--- start Data section ---

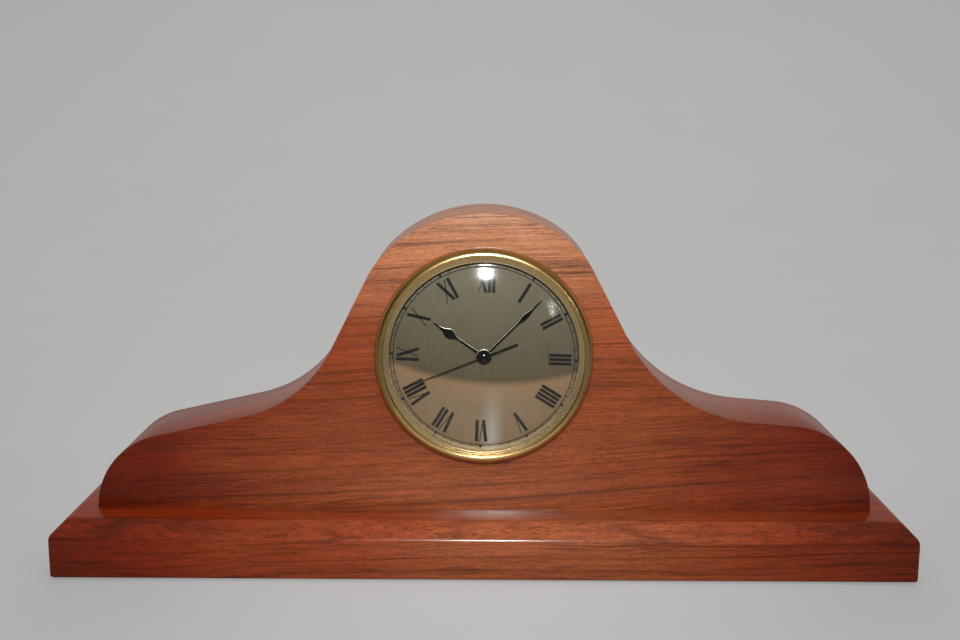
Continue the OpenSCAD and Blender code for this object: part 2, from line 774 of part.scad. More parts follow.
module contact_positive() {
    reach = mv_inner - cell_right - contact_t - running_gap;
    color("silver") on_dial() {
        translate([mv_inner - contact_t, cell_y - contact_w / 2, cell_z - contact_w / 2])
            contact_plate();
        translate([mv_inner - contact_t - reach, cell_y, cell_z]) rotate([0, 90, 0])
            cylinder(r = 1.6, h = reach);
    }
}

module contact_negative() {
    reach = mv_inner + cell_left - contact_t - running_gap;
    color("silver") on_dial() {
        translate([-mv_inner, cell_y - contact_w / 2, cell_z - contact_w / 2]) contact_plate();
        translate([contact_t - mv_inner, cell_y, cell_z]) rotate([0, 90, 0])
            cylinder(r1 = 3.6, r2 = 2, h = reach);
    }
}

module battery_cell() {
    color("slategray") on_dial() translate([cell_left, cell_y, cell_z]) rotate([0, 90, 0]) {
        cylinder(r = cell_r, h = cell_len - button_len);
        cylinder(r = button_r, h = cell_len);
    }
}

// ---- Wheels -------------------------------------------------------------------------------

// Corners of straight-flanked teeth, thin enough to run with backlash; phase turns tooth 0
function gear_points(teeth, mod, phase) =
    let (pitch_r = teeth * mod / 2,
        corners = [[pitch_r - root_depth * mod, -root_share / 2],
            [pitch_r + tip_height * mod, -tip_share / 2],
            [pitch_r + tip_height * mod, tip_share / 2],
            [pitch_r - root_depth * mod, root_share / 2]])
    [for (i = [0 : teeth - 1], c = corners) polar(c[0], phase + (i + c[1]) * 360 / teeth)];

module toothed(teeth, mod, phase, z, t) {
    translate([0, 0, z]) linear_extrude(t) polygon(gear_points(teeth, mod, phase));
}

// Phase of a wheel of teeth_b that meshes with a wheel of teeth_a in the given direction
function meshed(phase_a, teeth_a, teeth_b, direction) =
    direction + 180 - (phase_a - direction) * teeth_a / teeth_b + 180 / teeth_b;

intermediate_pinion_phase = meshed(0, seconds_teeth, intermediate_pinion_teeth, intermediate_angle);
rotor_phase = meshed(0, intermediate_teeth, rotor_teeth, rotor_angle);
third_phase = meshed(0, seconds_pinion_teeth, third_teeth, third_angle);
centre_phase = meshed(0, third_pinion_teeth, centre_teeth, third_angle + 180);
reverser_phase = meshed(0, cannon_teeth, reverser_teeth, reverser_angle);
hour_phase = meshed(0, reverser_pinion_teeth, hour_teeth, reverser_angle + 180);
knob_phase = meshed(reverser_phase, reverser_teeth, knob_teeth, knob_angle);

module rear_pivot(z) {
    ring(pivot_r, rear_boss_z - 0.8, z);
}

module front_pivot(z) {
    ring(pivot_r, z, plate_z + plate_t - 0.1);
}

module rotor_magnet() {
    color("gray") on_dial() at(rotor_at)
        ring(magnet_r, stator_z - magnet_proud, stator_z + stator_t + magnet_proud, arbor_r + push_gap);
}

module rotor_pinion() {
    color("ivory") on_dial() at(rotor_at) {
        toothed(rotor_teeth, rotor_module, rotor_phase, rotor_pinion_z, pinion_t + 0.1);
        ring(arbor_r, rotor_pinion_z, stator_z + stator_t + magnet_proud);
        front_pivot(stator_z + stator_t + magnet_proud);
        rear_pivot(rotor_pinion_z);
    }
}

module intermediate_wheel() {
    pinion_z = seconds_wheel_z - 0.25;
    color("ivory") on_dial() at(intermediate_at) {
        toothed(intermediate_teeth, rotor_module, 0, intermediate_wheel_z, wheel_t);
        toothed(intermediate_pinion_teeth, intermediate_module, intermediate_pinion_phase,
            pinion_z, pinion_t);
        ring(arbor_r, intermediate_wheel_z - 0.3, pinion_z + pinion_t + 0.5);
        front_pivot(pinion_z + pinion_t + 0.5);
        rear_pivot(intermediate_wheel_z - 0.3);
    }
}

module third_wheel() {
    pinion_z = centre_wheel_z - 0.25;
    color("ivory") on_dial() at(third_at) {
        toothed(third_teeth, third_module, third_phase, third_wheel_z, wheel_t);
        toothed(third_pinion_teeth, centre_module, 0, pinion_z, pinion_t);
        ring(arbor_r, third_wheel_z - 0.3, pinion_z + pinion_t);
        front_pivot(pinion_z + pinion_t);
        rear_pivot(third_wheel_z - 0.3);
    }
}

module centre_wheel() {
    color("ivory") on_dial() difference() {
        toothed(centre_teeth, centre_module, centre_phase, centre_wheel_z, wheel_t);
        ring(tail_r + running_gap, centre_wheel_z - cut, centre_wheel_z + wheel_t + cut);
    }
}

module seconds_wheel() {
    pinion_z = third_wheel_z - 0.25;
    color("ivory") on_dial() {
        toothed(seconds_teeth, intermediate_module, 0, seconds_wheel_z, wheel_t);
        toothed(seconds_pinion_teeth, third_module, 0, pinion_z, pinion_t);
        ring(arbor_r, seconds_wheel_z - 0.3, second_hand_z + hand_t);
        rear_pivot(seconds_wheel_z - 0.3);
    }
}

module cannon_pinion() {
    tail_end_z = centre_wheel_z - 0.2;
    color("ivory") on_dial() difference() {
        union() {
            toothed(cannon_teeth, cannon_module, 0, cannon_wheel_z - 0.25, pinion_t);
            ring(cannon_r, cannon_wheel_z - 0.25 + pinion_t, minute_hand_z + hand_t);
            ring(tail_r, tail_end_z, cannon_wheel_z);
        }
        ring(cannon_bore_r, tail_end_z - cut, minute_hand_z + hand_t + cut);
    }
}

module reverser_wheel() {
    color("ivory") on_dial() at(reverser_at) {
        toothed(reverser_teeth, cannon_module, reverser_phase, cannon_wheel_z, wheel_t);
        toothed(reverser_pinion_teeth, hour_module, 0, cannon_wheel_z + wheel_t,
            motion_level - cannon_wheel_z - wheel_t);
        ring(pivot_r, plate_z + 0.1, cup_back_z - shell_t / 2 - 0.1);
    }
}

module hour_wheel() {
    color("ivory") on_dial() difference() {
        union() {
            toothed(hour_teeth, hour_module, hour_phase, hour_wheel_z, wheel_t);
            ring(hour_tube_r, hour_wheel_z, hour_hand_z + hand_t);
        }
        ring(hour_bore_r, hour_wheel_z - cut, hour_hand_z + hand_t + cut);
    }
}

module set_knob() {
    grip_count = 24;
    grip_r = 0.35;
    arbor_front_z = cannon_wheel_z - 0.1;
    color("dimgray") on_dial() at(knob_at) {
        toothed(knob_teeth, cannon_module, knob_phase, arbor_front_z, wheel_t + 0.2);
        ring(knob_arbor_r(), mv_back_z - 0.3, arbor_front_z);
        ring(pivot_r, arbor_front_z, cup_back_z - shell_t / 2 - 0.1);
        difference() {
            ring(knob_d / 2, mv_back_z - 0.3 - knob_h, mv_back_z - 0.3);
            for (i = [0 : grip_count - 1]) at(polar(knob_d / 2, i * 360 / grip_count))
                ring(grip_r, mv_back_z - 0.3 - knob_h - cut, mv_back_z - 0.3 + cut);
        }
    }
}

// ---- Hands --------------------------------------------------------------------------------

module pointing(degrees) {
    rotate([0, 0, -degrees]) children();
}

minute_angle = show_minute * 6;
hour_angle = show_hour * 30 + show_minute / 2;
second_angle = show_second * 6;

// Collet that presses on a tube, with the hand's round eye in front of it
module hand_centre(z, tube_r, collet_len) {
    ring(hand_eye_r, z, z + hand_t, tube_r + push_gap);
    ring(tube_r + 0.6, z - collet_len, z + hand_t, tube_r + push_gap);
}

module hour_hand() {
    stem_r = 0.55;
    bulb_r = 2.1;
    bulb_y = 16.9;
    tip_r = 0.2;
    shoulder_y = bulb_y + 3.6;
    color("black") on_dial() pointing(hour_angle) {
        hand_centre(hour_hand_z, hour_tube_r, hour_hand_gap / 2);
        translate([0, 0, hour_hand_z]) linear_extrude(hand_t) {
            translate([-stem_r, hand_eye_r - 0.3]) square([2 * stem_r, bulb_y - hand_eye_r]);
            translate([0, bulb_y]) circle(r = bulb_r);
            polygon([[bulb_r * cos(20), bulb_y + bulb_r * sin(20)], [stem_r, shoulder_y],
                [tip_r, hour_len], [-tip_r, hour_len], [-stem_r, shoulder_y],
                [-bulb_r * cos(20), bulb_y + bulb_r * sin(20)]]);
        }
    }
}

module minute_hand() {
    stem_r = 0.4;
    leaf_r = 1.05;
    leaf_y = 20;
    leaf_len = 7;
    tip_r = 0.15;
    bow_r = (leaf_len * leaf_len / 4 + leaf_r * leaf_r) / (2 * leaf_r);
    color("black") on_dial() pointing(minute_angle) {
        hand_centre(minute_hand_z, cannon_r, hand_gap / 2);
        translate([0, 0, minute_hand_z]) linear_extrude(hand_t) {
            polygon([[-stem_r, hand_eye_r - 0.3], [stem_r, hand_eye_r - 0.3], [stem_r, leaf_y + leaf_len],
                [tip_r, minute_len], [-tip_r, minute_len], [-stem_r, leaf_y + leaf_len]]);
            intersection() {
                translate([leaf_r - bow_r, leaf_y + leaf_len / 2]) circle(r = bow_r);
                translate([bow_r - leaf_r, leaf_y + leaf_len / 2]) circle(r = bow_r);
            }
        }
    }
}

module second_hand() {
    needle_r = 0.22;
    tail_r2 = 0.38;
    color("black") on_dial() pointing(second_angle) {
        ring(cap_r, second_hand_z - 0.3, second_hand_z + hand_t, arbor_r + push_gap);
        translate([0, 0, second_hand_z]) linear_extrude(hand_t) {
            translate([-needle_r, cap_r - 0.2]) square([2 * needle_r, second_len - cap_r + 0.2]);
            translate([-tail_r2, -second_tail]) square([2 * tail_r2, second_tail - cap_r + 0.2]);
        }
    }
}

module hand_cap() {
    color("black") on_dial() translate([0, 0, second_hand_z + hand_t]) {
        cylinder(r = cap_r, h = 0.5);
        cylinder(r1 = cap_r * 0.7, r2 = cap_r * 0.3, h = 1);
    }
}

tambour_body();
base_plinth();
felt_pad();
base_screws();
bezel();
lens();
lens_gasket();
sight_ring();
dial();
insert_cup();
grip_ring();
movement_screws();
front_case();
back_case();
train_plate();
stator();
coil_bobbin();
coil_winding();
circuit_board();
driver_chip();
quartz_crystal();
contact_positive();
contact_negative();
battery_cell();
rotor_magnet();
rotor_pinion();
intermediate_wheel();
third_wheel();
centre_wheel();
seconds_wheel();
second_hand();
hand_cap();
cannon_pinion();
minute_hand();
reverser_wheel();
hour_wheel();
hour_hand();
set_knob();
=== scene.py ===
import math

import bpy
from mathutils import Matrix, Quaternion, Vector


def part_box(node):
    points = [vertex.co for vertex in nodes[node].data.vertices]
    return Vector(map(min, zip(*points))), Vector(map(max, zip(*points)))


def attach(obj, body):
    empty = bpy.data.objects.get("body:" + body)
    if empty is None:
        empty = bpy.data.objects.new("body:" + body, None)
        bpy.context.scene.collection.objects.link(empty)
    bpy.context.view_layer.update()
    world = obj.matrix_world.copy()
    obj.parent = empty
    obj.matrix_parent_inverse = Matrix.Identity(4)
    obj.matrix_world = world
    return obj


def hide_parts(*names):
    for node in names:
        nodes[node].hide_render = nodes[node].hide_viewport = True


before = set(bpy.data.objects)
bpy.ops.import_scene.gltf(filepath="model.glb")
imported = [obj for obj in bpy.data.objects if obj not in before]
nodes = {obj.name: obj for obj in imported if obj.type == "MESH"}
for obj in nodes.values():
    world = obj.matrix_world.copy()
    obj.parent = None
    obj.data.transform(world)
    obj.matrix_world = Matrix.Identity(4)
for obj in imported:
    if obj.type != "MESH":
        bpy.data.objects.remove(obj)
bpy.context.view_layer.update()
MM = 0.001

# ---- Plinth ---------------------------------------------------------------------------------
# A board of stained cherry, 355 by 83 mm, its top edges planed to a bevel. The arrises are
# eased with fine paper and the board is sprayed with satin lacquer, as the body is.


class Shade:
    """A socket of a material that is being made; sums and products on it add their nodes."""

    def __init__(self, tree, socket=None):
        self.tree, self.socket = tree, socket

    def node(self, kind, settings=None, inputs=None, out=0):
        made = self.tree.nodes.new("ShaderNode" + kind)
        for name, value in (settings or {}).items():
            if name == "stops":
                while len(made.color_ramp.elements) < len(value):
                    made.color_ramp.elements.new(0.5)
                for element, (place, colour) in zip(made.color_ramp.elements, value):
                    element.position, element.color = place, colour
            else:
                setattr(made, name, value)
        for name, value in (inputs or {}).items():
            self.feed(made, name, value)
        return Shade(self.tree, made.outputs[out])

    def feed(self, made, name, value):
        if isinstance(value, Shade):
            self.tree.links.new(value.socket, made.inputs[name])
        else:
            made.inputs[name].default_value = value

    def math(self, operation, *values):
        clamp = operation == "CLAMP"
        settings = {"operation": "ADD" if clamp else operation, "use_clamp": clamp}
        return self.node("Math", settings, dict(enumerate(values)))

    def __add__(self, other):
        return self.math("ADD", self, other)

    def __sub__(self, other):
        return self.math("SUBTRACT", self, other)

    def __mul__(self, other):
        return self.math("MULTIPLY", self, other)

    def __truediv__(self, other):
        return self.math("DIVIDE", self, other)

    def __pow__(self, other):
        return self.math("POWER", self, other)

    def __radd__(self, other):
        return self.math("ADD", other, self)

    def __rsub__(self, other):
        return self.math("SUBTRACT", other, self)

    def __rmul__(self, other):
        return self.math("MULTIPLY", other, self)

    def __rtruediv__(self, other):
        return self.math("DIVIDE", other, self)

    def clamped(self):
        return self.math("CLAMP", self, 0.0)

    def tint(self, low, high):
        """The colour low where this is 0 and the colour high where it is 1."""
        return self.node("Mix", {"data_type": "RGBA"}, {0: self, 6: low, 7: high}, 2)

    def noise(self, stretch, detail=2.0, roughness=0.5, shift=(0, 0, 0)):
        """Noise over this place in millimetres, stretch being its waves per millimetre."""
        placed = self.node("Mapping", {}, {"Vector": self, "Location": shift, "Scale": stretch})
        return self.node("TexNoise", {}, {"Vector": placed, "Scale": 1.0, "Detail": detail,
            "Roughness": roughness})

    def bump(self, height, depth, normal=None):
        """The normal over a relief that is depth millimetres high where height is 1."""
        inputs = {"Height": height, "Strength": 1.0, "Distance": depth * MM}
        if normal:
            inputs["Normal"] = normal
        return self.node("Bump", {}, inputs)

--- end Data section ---

What is required
Only the lines from the one holding "tambour_body();" through the one holding "bpy.data.objects.remove(obj)" are wanted; retype them exactly.

Solution below
tambour_body();
base_plinth();
felt_pad();
base_screws();
bezel();
lens();
lens_gasket();
sight_ring();
dial();
insert_cup();
grip_ring();
movement_screws();
front_case();
back_case();
train_plate();
stator();
coil_bobbin();
coil_winding();
circuit_board();
driver_chip();
quartz_crystal();
contact_positive();
contact_negative();
battery_cell();
rotor_magnet();
rotor_pinion();
intermediate_wheel();
third_wheel();
centre_wheel();
seconds_wheel();
second_hand();
hand_cap();
cannon_pinion();
minute_hand();
reverser_wheel();
hour_wheel();
hour_hand();
set_knob();
=== scene.py ===
import math

import bpy
from mathutils import Matrix, Quaternion, Vector


def part_box(node):
    points = [vertex.co for vertex in nodes[node].data.vertices]
    return Vector(map(min, zip(*points))), Vector(map(max, zip(*points)))


def attach(obj, body):
    empty = bpy.data.objects.get("body:" + body)
    if empty is None:
        empty = bpy.data.objects.new("body:" + body, None)
        bpy.context.scene.collection.objects.link(empty)
    bpy.context.view_layer.update()
    world = obj.matrix_world.copy()
    obj.parent = empty
    obj.matrix_parent_inverse = Matrix.Identity(4)
    obj.matrix_world = world
    return obj


def hide_parts(*names):
    for node in names:
        nodes[node].hide_render = nodes[node].hide_viewport = True


before = set(bpy.data.objects)
bpy.ops.import_scene.gltf(filepath="model.glb")
imported = [obj for obj in bpy.data.objects if obj not in before]
nodes = {obj.name: obj for obj in imported if obj.type == "MESH"}
for obj in nodes.values():
    world = obj.matrix_world.copy()
    obj.parent = None
    obj.data.transform(world)
    obj.matrix_world = Matrix.Identity(4)
for obj in imported:
    if obj.type != "MESH":
        bpy.data.objects.remove(obj)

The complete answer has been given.